まだ犯人が潜んでいる可能性もゼロではない。京哉は左懐に吊った銃を意識しながらいつでも抜ける態勢で気配を殺す。
通常、刑事は職務中でも銃など持ち歩かないが、機捜隊員はその職務の特性から凶悪犯と出くわすことも考慮され、職務中は銃の携帯が義務付けられていた。
機捜隊員が持つのはシグ・ザウエルP230JPなる薬室一発マガジン八発の合計九発を発射可能なセミ・オートマチック・ピストルで使用弾は三十二ACP弾だが弾薬は五発しか貸与されないという代物だ。
だが京哉と霧島に限っては過去に関わった案件から県下の暴力団に恨みを買っていることもあり、職務時間外でも銃を携行することが県警本部長特令で許可、いや、身を守るよう命じられているのだ。
おまけに特別任務で危険な捜査に就かされるため、銃もシグ・ザウエルP226なる九ミリパラベラムを十六発発射可能な代物を持たされていた。
初めは交換・貸与されていたのが面倒になり、十五発満タンのスペアマガジン各々二本と一緒に持たされっ放しになってしまったのである。
二人合わせて九十二発は何処と戦争するのだろうと本人たちも最初は首を捻ったが、還ったら残弾三発だったこともあったので、なるほどと納得したものだ。
そのグリップを握りながら京哉は霧島に続く。

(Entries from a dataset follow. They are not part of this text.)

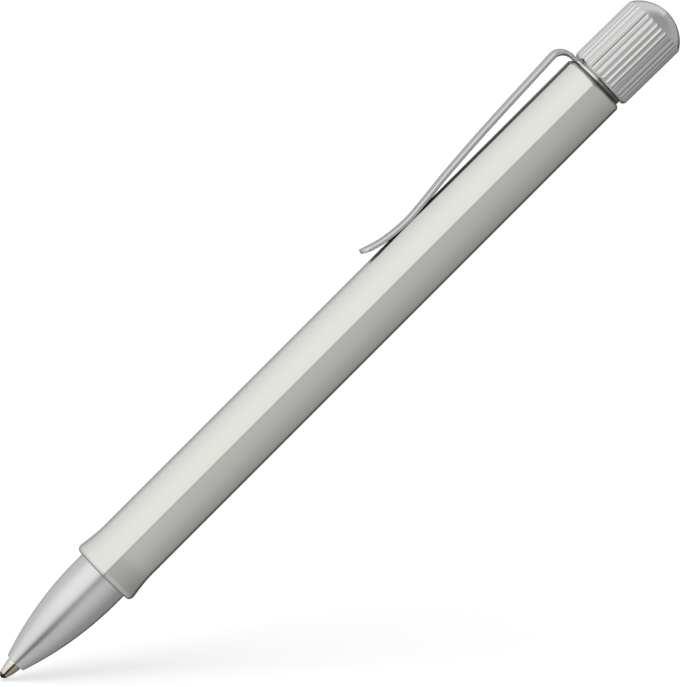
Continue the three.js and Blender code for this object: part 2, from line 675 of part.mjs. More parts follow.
// Clip. The line follows the edge of the leaf's outer side, from the ring to the tail, in x and z.
const lowX = barrelEnd - CLIP_LOW_POINT;
const lowZ = faceHeight(halfFlats, CLIP_WIDTH / 2) + CLIP_SPRING_GAP + CLIP_METAL;
const tailX = lowX - CLIP_TAIL;
const tailZ = lowZ + CLIP_TAIL_CURL - Math.sqrt(CLIP_TAIL_CURL ** 2 - CLIP_TAIL ** 2);
const bendX = ringBack - CLIP_BEND_RADIUS;
const bendZ = CLIP_HEIGHT - CLIP_BEND_RADIUS;
const armRise = CLIP_HEIGHT - lowZ;
const armRun = bendX - lowX;
const armSpline = new THREE.SplineCurve([
  new THREE.Vector2(bendX, CLIP_HEIGHT),
  new THREE.Vector2(lowX + 0.58 * armRun, lowZ + 0.708 * armRise),
  new THREE.Vector2(lowX + 0.3 * armRun, lowZ + 0.415 * armRise),
  new THREE.Vector2(lowX + 0.13 * armRun, lowZ + 0.135 * armRise),
  new THREE.Vector2(lowX, lowZ),
  new THREE.Vector2(tailX + 0.45 * CLIP_TAIL, lowZ + 0.3 * (tailZ - lowZ)),
  new THREE.Vector2(tailX, tailZ),
]);

// The leaf's section at a point of the line: an arched strip, CLIP_METAL thick. The arch spans the
// leaf's whole width, of which a section that is cut narrower keeps the middle.
function leafSection(point, outward, halfWidth, arch, archSpan = halfWidth) {
  const up = new THREE.Vector3(outward.x, 0, outward.y);
  const shares = Array.from({ length: CLIP_STEPS + 1 }, (_, i) => (2 * i) / CLIP_STEPS - 1);
  const surface = (share, depth) => {
    const y = halfWidth * share;
    const height = arch * (1 - (y / archSpan) ** 2) - depth;
    return new THREE.Vector3(point.x, y, point.y).addScaledVector(up, height);
  };
  const outer = shares.map((share) => surface(share, 0));
  const inner = shares.map((share) => surface(share, CLIP_METAL));
  return [...outer, ...inner.reverse()];
}

// The bend and the upright. The leaf's arch fades out towards the ring, and the leaf narrows.
const rootHalf = CLIP_ROOT_WIDTH / 2;
const uprightFoot = Math.sqrt(CLIP_RING_RADIUS ** 2 - rootHalf ** 2) - CLIP_ROOT_DEPTH;
const backwards = new THREE.Vector2(1, 0);
const rootSections = [uprightFoot, CLIP_RING_RADIUS + CLIP_FLAT_ROOT].map((height) =>
  leafSection(new THREE.Vector2(ringBack, height), backwards, rootHalf, 0),
);
for (let i = 0; i <= CLIP_BEND_STEPS; i++) {
  const share = i / CLIP_BEND_STEPS;
  const angle = (share * Math.PI) / 2;
  const outward = new THREE.Vector2(Math.cos(angle), Math.sin(angle));
  const point = outward.clone().multiplyScalar(CLIP_BEND_RADIUS).add(new THREE.Vector2(bendX, bendZ));
  const rise = Math.sin(angle) ** 2;
  const halfWidth = rootHalf + (CLIP_WIDTH / 2 - rootHalf) * rise;
  const arch = CLIP_CROWNING * (CLIP_ROOT_ARCH + (1 - CLIP_ROOT_ARCH) * rise);
  rootSections.push(leafSection(point, outward, halfWidth, arch));
}
const clipRing = sleeve(ringFront, ringBack, nutRadius + CLIP_RING_GAP, CLIP_RING_RADIUS);
piece("clip_ring", clipRing.add(loft(rootSections)), ...polishedSteel);

// The arm, from the bend to the tail, whose end is rounded.
const armSections = [rootSections.at(-1)];
for (let i = 1; i <= CLIP_ARM_STEPS; i++) {
  const point = armSpline.getPoint(i / CLIP_ARM_STEPS);
  const along = armSpline.getTangent(i / CLIP_ARM_STEPS);
  const outward = new THREE.Vector2(along.y, -along.x);
  const fromTail = Math.min(1, (point.x - tailX) / CLIP_TAIL_ROUNDING);
  const narrowing = 1 - CLIP_TAIL_NARROWING * (1 - Math.sqrt(1 - (1 - fromTail) ** 2));
  const fromLow = Math.max(0, (point.x - lowX) / armRun);
  const arch = CLIP_TOE_CROWNING + (CLIP_CROWNING - CLIP_TOE_CROWNING) * fromLow;
  armSections.push(leafSection(point, outward, (CLIP_WIDTH / 2) * narrowing, arch, CLIP_WIDTH / 2));
}
piece("clip_arm", loft(armSections), ...polishedSteel);

// Crown: a turned cap with straight ribs that run out where the dome starts
const domeRadius = (CROWN_RADIUS ** 2 + CROWN_DOME_HEIGHT ** 2) / (2 * CROWN_DOME_HEIGHT);
const domeAngle = Math.asin(CROWN_RADIUS / domeRadius);
const recessBack = crownFront + CROWN_RECESS_DEPTH;
const crownTurning = turned([
  [crownFront, CROWN_RECESS],
  [crownFront, CROWN_RADIUS - CROWN_CHAMFER],
  [crownFront + CROWN_CHAMFER, CROWN_RADIUS],
  ...arc(crownTop - domeRadius, 0, domeRadius, domeAngle, 0, DOME_STEPS),
  [recessBack + CROWN_BORE_DEPTH, 0],
  [recessBack + CROWN_BORE_DEPTH, CROWN_BORE],
  [recessBack, CROWN_BORE],
  [recessBack, CROWN_RECESS],
], FINE_ROUND);
const ribShape = new THREE.Shape();
for (let rib = 0; rib < CROWN_RIBS; rib++) {
  const middle = (rib * 2 * Math.PI) / CROWN_RIBS;
  const foot = CROWN_RADIUS - RIB_HEIGHT;
  const top = CROWN_RADIUS + RIB_CUT_PAST;
  const corners = [
    [foot, -RIB_FOOT],
    [top, -RIB_TOP],
    [top, RIB_TOP],
    [foot, RIB_FOOT],
  ];
  for (const [radius, width] of corners) {
    const angle = middle + width / 2 / radius;
    const place = [radius * Math.cos(angle), radius * Math.sin(angle)];
    if (rib === 0 && width === -RIB_FOOT) ribShape.moveTo(...place);
    else ribShape.lineTo(...place);
  }
}
ribShape.closePath();
const ribbedBar = new THREE.ExtrudeGeometry(ribShape, {
  depth: crownTop - crownFront + 2 * PAST_END,
  bevelEnabled: false,
});
ribbedBar.rotateY(Math.PI / 2).translate(crownFront - PAST_END, 0, 0);
piece("crown", crownTurning.intersect(solid(ribbedBar)), ...satinNickel);

piece("crown_washer", sleeve(
  recessBack - SEAT - CROWN_WASHER,
  recessBack - SEAT,
  STEM_RADIUS + RUNNING,
  CROWN_RECESS - CROWN_WASHER_GAP,
  SMALL_ROUND,
), ...acetal);
piece("crown_insert", turned([
  [recessBack + SEAT, STEM_RADIUS + PRESSED],
  [recessBack + SEAT, CROWN_BORE - PRESSED - INSERT_EDGE],
  [recessBack + SEAT + INSERT_EDGE, CROWN_BORE - PRESSED],
  [recessBack + INSERT_LENGTH, CROWN_BORE - PRESSED],
  [recessBack + INSERT_LENGTH, STEM_RADIUS + PRESSED],
], SMALL_ROUND), ...brass);

pen.position.set(-crownTop / 2, 0, lip);
export default pen;
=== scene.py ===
import math

import bmesh
import bpy
import numpy as np
from mathutils import Matrix, Vector


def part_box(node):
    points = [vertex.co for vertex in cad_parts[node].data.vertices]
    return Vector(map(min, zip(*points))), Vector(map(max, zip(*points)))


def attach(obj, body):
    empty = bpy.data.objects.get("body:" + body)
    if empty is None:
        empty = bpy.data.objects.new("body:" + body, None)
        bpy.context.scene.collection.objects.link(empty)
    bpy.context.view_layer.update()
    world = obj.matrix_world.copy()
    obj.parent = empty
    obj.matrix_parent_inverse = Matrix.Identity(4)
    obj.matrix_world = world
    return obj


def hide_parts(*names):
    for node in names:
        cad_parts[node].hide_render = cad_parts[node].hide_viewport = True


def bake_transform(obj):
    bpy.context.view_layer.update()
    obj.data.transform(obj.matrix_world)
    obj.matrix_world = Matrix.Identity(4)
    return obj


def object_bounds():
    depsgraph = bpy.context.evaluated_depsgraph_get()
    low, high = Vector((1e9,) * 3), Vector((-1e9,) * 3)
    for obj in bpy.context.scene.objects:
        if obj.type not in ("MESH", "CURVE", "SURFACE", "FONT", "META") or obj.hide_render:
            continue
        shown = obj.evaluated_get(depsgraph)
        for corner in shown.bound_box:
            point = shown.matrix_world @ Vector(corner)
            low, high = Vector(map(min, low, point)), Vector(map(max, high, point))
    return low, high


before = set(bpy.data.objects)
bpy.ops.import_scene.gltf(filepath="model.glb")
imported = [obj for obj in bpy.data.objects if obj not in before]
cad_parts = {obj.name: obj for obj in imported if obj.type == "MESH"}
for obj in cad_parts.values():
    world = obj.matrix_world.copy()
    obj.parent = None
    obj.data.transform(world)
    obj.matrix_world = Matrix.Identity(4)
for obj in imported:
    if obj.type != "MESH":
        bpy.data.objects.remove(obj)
cad_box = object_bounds()

# Camera. It looks at one edge of the barrel from 850 mm, a little from the clip's side, rolled by 45
# degrees, so that the pen lies across the picture from the lower left to the upper right. Lengths along
# the pen are in millimetres from the ball, and its axis runs along X through the refill's middle.
MM = 0.001
TIP_X = cad_box[0].x
AXIS_Z = sum(corner.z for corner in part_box("refill_tube")) / 2
PICTURE_WIDTH = 680
VIEW_DISTANCE = 850 * MM
PIXELS_PER_MM = 6.811
AIM_PAST_MIDDLE = 0.73 * MM  # the picture's centre, past the pen's middle
AIM_BELOW_AXIS = 0.57 * MM
FROM_CLIP_SIDE = math.radians(0.8)

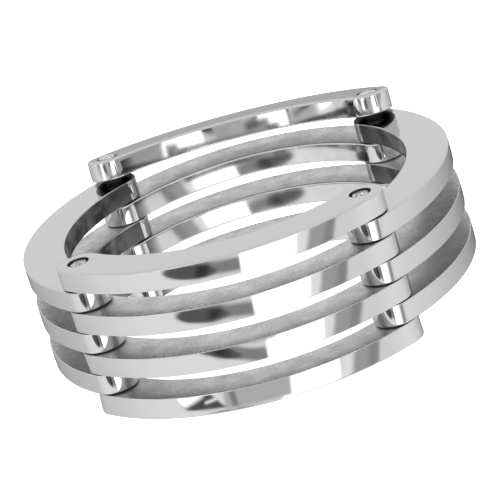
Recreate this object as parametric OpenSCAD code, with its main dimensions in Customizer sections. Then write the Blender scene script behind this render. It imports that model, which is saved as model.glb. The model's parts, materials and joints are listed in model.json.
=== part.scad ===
// Hinged link ring: fourteen quarter-round steel plates in seven levels, threaded on four upright pins.
// Front and back plates fill the odd levels and left and right plates the even ones, so the
// four sides fold about the pins like a parallelogram. The ring lies flat: Z is its axis, level 1
// is the top, the front is towards -Y and the right towards +X. Sizes are millimetres.

/* [Band] */
// Outside diameter of the band
outer_d = 25; // [24.5:0.5:26.5]
// Finger hole diameter
inner_d = 20; // [19:0.5:20.5]
// Radius that breaks the edges of the plates
edge_r = 0.1; // [0.06:0.01:0.15]

/* [Plates] */
// Thickness of one plate
plate_t = 1.2; // [1:0.05:1.4]
// Air between two plates of neighbouring levels
plate_gap = 0.07; // [0.05:0.01:0.1]
// Lean of the loose top back plate, its outer edge down, in degrees
back_top_lean = 8.2; // [0:0.1:10]
// Lean of the two back plates below it, their outer edge up, in degrees
back_middle_lean = 2; // [0:0.1:2.3]

/* [Pins] */
// Diameter of a pin
pin_d = 1.1; // [1:0.05:1.2]
// Radial clearance of a pin in its holes
pin_clearance = 0.05; // [0.03:0.01:0.08]
// Depth of a flush pin end below the plate face round it
pin_recess = 0.04; // [0.02:0.01:0.08]
// Height of the back left pin's worn head above its plate
head_proud = 0.12; // [0.05:0.01:0.2]
// Radius round a pin's peened ends
peen_r = 0.16; // [0.1:0.01:0.2]

/* [Hidden] */
$fn = 96;
// Levels of plates, counted from the top
levels = 7;
odd_levels = [for (level = [1:2:levels]) level];
even_levels = [for (level = [2:2:levels]) level];

// Which way each side of the ring looks from its axis, in degrees from +X
right_way = 0;
back_way = 90;
left_way = 180;
front_way = 270;
// A plate spans a quarter of the circle between the axes of its two pins
plate_span = 90;

plate_w = (outer_d - inner_d) / 2;
end_r = plate_w / 2;
pin_circle_r = (outer_d + inner_d) / 4;
// The pins stand at the corners of a square, this far from the ring's axis along X and along Y
pin_xy = pin_circle_r * sin(plate_span / 2);
pitch = plate_t + plate_gap;
band_h = (levels - 1) * pitch + plate_t;
hole_d = pin_d + 2 * pin_clearance;
// Cutters run past the faces that they cut by this much
past = 1;

// Lift that keeps the leaning plate off the plates below, also where their corners cross when folded
widest_fold = 78;
crossing_r = end_r / cos(widest_fold / 2);
back_top_lift = crossing_r * sin(back_top_lean);
// Height of the leaning plate's upper face at its pins
back_top_z = band_h + back_top_lift + plate_t / 2 * (1 / cos(back_top_lean) - 1);

// Height of the underside of a level
function level_z(level) = (levels - level) * pitch;

// Section of a plate: a rectangle standing on the X axis with broken corners
module plate_section() {
    translate([edge_r, 0]) square([plate_w - 2 * edge_r, plate_t]);
    translate([0, edge_r]) square([plate_w, plate_t - 2 * edge_r]);
    for (x = [edge_r, plate_w - edge_r])
        for (y = [edge_r, plate_t - edge_r])
            translate([x, y]) circle(edge_r);
}

// Half the section of something round, from its axis outwards, with its two corners rounded
module half_section(r, h, corner_r) {
    square([r - corner_r, h]);
    translate([0, corner_r]) square([r, h - 2 * corner_r]);
    for (y = [corner_r, h - corner_r])
        translate([r - corner_r, y]) circle(corner_r);
}

// Round end of a plate, beyond the axis of its pin, towards +Y
module plate_end() {
    translate([pin_circle_r, 0]) rotate_extrude(angle = 180) half_section(end_r, plate_t, edge_r);
}

// Undrilled plate whose middle lies towards +X, with its underside at Z 0
module plate_blank() {
    rotate(-plate_span / 2)
        rotate_extrude(angle = plate_span) translate([inner_d / 2, 0]) plate_section();
    rotate(plate_span / 2) plate_end();
    mirror([0, 1, 0]) rotate(plate_span / 2) plate_end();
}

// Upright holes for the pins of a plate whose middle lies towards +X
module pin_holes() {
    for (side = [-1, 1])
        rotate(side * plate_span / 2)
            translate([pin_circle_r, 0, -past]) cylinder(d = hole_d, h = plate_t + 3 * past);
}

module plate(way, level) {
    color("silver")
        translate([0, 0, level_z(level)]) rotate(way)
            difference() {
                plate_blank();
                pin_holes();
            }
}

// A plate that lies loose on its pins and leans about the line between them, raised by lift to clear its neighbours
module leaning_plate(way, level, lean, lift) {
    color("silver")
        translate([0, 0, level_z(level)]) rotate(way)
            difference() {
                translate([pin_xy, 0, plate_t / 2 + lift])
                    rotate([0, lean, 0])
                        translate([-pin_xy, 0, -plate_t / 2]) plate_blank();
                pin_holes();
            }
}

module front_plate(level) plate(front_way, level);
module right_plate(level) plate(right_way, level);
module left_plate(level) plate(left_way, level);
module back_plate(level) {
    if (level == 1) leaning_plate(back_way, level, back_top_lean, back_top_lift);
    else if (level < levels) leaning_plate(back_way, level, -back_middle_lean, 0);
    else plate(back_way, level);
}

// Pin with peened ends at a corner of the square, from just above the ring's underside to top_z
module pin(side_x, side_y, top_z) {
    color("gainsboro")
        translate([side_x * pin_xy, side_y * pin_xy, pin_recess])
            rotate_extrude() half_section(pin_d / 2, top_z - pin_recess, peen_r);
}

module pin_front_left() pin(-1, -1, band_h - pin_recess);
module pin_front_right() pin(1, -1, band_h - pin_recess);
module pin_back_right() pin(1, 1, back_top_z - pin_recess);
module pin_back_left() pin(-1, 1, back_top_z + head_proud);

for (level = odd_levels) {
    front_plate(level);
    back_plate(level);
}
for (level = even_levels) {
    right_plate(level);
    left_plate(level);
}
pin_front_left();
pin_front_right();
pin_back_right();
pin_back_left();
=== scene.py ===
import json
from math import atan2, cos, pi, radians, sin, tan

import bmesh
import bpy
from mathutils import Matrix, Vector


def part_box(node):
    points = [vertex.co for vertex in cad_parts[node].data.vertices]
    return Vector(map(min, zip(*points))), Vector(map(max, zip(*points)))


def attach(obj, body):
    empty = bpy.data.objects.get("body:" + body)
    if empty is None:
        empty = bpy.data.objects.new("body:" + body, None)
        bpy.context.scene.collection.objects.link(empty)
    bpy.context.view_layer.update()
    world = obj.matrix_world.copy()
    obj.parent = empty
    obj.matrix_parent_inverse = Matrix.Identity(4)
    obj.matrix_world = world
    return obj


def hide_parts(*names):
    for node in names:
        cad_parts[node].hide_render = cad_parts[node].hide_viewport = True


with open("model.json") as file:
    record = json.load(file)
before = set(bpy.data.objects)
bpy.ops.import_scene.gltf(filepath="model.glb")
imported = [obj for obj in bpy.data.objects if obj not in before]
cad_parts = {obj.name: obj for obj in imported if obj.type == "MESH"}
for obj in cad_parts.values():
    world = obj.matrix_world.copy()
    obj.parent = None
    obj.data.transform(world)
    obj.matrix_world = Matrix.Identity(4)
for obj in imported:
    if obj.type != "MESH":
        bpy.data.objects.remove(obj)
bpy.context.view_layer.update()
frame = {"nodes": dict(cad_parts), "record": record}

# A ring of fourteen quarter-round steel plates in seven levels, riveted on four upright pins. Z is its
# axis and the front is towards -Y. Each piece stands in the place of one CAD node

MM = 0.001
Z = Vector((0, 0, 1))

# Real sizes, as in the part's source
outer_r = 12.5 * MM
inner_r = 10.0 * MM
plate_t = 1.2 * MM
pin_circle_r = (outer_r + inner_r) / 2
end_r = (outer_r - inner_r) / 2
hole_r = 0.6 * MM
pin_xy = pin_circle_r * cos(radians(45))
plate_lean = {"back_plate_1": radians(8.2), "back_plate_3": radians(-2), "back_plate_5": radians(-2)}
quarter = radians(90)
levels = 7

# The polishing wheel leaves the outer edges nearly sharp, but it rolls off the upper faces that it
# reaches. A finger wears the inner edges round. Height and width of the outer edges beside a polished
# upper face, a polished underside and a satin face, and then the radius of the inner edges
wheel_edge = (0.07 * MM, 0.3 * MM)
under_edge = (0.08 * MM, 0.08 * MM)
satin_edge = (0.035 * MM, 0.04 * MM)
inner_edge = 0.11 * MM
# The broken rim of a pin hole
rim_break = 0.02 * MM
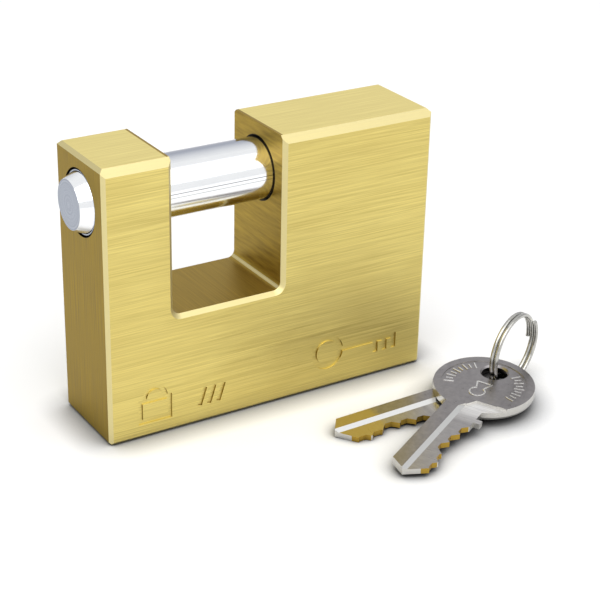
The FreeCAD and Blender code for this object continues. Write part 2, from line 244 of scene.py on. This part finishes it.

# %% [markdown]
# Each kind of face has a dark and a light tone, and the scratches choose between them. The
# pairs differ by face as painted light and shade: the top is painted lighter, and the ends and
# the gap's walls and floor are painted darker. Broad streaks and a faint cloudy stain keep a
# large face from looking even, the bevels are painted pale as a painted highlight, and the
# bolt's bore is painted dark inside as painted shade.

# %% Brass of the body
FINE, LONG = 4800.0, 60.0
COARSE, COARSE_LONG = 700.0, 25.0
CUTTER_STREAKS = (FINE, 140.0, 1500.0)
CUTTER_SLANT = (math.radians(38), 0.0, 0.0)
SIDE_TONES = colour(0.52, 0.42, 0.13), colour(0.79, 0.665, 0.235)
TOP_PAINTED_LIGHT_TONES = colour(0.80, 0.665, 0.24), colour(0.95, 0.83, 0.36)
END_PAINTED_SHADE_TONES = colour(0.19, 0.125, 0.008), colour(0.38, 0.255, 0.02)
WALL_PAINTED_SHADE_TONES = colour(0.24, 0.155, 0.015), colour(0.46, 0.32, 0.05)
GAP_FLOOR_PAINTED_SHADE_TONES = colour(0.28, 0.185, 0.025), colour(0.44, 0.30, 0.06)
BROAD_STREAK = colour(0.72, 0.61, 0.24)
STAIN = colour(0.55, 0.42, 0.125)
BEVEL_PAINTED_HIGHLIGHT = colour(0.66, 0.585, 0.32)
BORE_PAINTED_SHADE = colour(0.03, 0.022, 0.01)
BORE_SHADE_RADIUS = 6.42 * MM
BRASS_BUMP = 0.014 * MM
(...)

完全には乾ききっていない血溜まりを跨ぎ越し、室内を検分した。ダイニングキッチンに足を踏み入れて気付く。
キッチンと続き間になったリビングでソファに凭れたまま女が一人死んでいた。
「廊下の人と夫婦でしょうか?」
「たぶんな。こちらは胸を一突きに防御創あり、か」
一通り見て回ったが生存者もホシも発見できず、廊下の死体の許に戻る。
「両方とも角膜の完全混濁に死後硬直が全く解けていない。京哉、どうだ?」
「死後半日から一日ですね」
機捜に異動になるまでは真城署刑事課の強行犯係に配属されていた京哉は遅滞なく答えた。そこで霧島が真城署刑事課に携帯で連絡を入れる。
現場を荒らさないよう二人は靴を履き、玄関の外で所轄署員の現着を待った。内廊下でそれほど寒くないのは有難い。